> [Instructions for the task] The entries below contain a line with "Keep writing the" and a line with "return len(points) - 1". Quote exactly those two lines and all lines between them.

┄┄┄┄┄┄

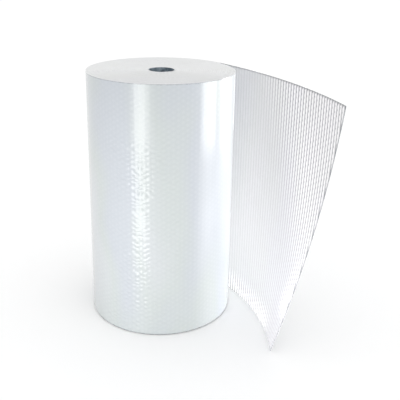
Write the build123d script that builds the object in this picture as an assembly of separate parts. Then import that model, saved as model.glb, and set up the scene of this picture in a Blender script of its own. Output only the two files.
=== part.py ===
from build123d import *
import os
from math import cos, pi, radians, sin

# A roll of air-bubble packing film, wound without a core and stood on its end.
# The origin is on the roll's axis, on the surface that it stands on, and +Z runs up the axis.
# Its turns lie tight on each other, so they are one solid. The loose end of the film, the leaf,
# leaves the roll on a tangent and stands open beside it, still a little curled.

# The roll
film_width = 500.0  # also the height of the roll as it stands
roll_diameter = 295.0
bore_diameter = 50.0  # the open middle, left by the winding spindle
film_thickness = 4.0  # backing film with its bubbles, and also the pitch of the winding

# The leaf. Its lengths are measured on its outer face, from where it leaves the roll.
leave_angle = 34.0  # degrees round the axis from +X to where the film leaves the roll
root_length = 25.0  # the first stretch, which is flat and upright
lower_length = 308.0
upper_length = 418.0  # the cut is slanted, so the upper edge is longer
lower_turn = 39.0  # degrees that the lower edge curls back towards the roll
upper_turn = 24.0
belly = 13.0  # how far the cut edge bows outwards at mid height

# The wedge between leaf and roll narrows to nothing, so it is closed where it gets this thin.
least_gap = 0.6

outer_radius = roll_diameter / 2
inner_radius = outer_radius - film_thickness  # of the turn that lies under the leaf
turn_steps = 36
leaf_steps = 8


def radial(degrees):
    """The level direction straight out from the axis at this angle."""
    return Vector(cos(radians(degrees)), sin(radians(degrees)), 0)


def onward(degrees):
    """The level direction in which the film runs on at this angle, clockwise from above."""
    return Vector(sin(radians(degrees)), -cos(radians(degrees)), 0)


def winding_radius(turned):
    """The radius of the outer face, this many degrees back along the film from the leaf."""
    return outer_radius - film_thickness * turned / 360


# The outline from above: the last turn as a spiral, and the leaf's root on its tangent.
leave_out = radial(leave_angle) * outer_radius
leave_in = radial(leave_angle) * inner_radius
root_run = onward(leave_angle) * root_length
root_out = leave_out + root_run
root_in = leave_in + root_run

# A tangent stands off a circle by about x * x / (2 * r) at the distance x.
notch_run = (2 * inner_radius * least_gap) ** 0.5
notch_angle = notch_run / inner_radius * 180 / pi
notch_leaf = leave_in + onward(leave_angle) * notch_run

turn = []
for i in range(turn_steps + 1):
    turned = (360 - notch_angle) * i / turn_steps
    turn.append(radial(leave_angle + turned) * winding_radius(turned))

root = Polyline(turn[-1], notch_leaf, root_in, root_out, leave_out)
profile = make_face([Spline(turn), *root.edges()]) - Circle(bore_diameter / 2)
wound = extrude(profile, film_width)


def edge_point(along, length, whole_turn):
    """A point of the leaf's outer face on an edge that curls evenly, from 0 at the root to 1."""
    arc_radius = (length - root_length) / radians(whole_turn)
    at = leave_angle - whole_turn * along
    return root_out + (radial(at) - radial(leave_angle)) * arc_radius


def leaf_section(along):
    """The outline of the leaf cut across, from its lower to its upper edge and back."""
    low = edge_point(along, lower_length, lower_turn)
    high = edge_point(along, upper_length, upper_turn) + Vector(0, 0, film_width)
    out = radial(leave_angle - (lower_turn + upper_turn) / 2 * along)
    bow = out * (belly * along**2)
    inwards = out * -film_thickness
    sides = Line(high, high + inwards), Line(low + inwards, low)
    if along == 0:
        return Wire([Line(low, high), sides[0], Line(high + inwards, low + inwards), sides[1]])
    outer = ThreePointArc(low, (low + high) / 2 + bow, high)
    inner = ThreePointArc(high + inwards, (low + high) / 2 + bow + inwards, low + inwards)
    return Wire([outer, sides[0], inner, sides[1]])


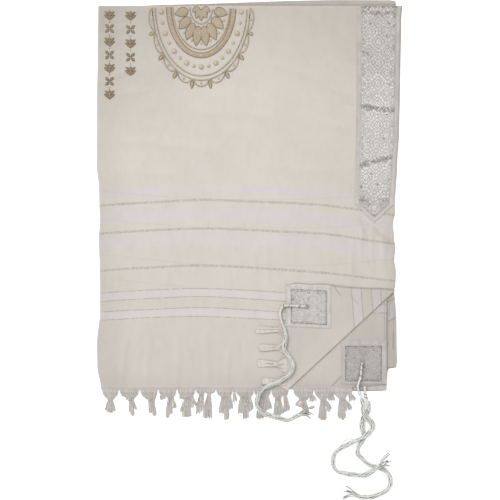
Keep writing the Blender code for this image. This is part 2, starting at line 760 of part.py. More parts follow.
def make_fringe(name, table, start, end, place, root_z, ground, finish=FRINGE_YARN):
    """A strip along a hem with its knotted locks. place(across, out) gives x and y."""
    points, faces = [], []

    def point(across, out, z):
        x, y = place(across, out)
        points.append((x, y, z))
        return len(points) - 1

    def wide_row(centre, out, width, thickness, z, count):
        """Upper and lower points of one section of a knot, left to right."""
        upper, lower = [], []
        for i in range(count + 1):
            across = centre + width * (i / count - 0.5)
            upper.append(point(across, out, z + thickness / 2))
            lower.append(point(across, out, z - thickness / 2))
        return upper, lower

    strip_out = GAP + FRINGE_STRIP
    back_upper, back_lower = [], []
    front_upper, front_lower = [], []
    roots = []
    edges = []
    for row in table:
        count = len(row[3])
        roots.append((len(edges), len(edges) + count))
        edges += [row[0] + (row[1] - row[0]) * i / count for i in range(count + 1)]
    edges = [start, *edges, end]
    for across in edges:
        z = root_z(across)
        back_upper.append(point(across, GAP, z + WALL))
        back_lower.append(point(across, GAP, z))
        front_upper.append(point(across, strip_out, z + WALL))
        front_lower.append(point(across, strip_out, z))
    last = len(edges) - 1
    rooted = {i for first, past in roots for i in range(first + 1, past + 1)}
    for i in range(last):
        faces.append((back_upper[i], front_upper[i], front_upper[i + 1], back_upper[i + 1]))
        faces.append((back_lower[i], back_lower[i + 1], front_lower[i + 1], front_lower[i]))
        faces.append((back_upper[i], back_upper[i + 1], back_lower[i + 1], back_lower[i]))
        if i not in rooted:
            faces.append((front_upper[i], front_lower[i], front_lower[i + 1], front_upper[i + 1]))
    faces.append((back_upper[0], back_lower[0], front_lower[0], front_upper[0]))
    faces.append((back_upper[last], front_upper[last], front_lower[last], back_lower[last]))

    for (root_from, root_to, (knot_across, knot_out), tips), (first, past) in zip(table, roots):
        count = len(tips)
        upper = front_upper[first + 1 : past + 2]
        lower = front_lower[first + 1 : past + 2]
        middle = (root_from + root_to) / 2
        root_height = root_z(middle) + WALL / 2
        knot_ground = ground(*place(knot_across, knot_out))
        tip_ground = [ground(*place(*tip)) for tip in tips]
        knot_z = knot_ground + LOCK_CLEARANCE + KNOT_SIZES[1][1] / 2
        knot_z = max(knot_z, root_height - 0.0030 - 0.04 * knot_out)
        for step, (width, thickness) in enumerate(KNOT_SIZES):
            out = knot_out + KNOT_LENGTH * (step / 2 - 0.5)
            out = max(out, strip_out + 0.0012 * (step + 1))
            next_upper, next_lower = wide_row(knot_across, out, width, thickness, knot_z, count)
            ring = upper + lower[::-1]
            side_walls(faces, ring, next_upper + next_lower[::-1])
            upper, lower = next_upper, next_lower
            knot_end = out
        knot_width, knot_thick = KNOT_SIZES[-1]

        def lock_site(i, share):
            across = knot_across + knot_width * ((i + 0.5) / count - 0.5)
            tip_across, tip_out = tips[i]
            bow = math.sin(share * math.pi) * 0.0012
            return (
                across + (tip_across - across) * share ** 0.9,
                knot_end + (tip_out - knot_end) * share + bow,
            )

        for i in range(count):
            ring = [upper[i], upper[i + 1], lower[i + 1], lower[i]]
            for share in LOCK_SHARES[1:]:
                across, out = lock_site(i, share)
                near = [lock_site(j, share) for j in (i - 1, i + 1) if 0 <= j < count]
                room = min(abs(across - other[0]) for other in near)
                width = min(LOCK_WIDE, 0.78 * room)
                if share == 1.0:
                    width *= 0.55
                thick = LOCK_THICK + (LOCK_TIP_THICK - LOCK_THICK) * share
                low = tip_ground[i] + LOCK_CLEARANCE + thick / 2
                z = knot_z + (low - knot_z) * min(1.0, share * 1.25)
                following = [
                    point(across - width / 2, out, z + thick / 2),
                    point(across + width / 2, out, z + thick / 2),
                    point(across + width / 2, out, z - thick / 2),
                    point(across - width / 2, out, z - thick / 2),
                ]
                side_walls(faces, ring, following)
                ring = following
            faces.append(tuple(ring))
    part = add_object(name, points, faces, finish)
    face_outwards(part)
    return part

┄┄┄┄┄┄

> [Correct output]
Keep writing the Blender code for this image. This is part 2, starting at line 760 of part.py. More parts follow.
def make_fringe(name, table, start, end, place, root_z, ground, finish=FRINGE_YARN):
    """A strip along a hem with its knotted locks. place(across, out) gives x and y."""
    points, faces = [], []

    def point(across, out, z):
        x, y = place(across, out)
        points.append((x, y, z))
        return len(points) - 1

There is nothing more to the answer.